Setelah setengah modar nyari buku dan akhirnya nyerah, pihak Madrasah datang bak pahlawan penolong dengan mengatakan:
“Bapak-bapak ibu-ibu, buku tersebut bisa dibeli dengan mudah di koperasi sekolah”
Hwarakadah... Inipun masih berlapis perlindungannya. Buku tersebut tidak dijual di koperasi Madrasah Ibtidaiyah nya, namun di Madrasah Aliyah yang letaknya berdampingan dengan Madrasah Ibtidaiyah tersebut. Bayangkan, sekolah MAN jualan buku untuk MIN.
Harga keseluruhan buku yang harus dibeli adalah 250 rebu ripis. Ya ... seperempat juta untuk buku anak setingkat SD. Mbah Dedy Mizwar boleh berkoar terus di iklan, anak SD bukunya gratis karena ada BOS. Tapi anak simbah dan temen-temennya tetep bayar karena oknum BOSOK.

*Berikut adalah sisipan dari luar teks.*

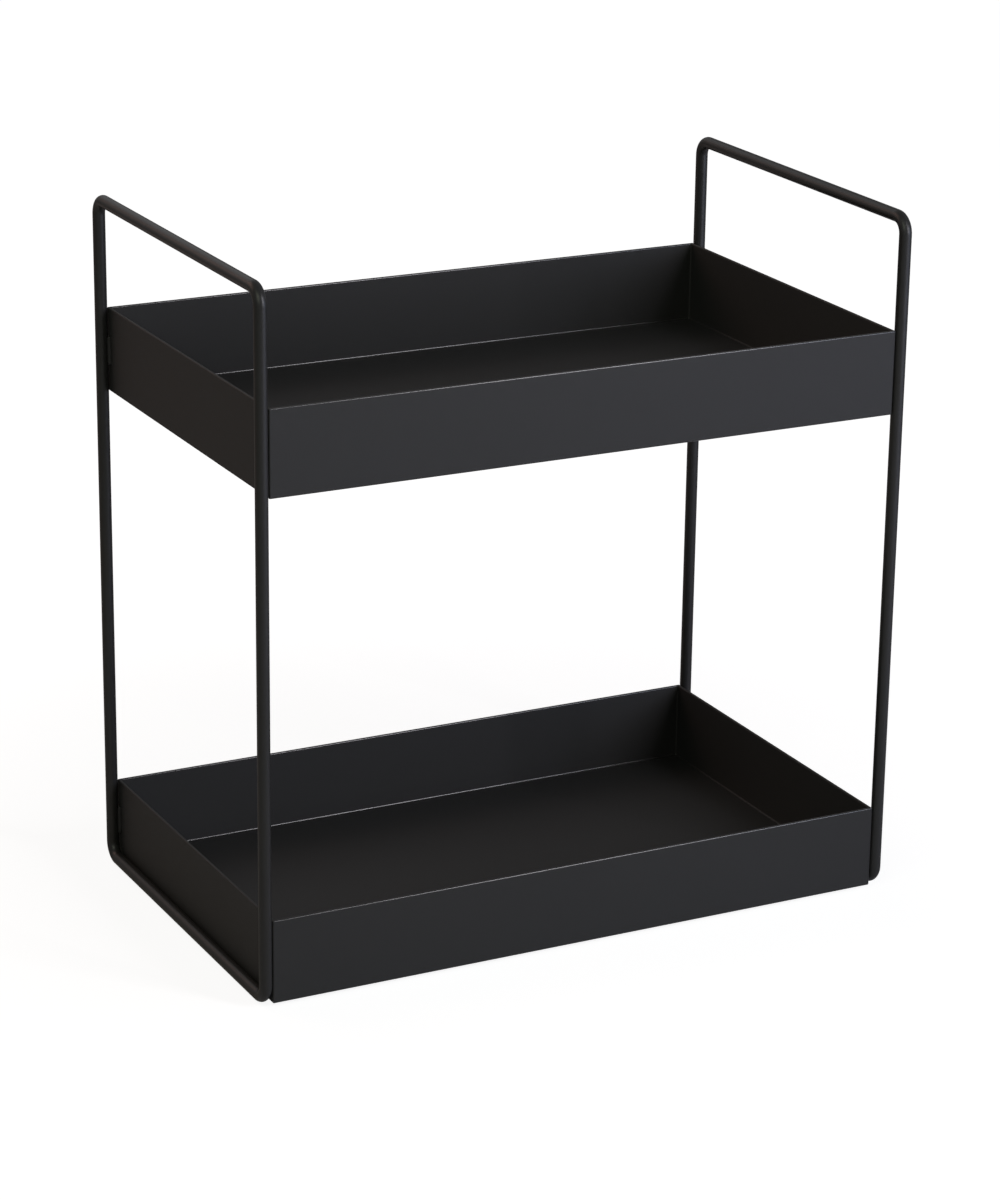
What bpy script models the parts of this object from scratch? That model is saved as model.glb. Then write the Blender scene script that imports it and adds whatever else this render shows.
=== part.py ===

Pertanyaan pentingnya: kemana simbah harus lapor untuk kasus seperti ini? Apakah untuk jalur MIN tidak ada BOS karena jalurnya beda dengan SD Negeri umum? Simbah tunggu masukan dari pembaca pitutur semua.
*Buat simbah sendiri, harga buku segitu tidaklah berat. Tulisan ini mewakili orang tua murid yang penghasilannya seret dan hidup kurang beruntung dan menyekolahkan anaknya ke Madrasah tersebut.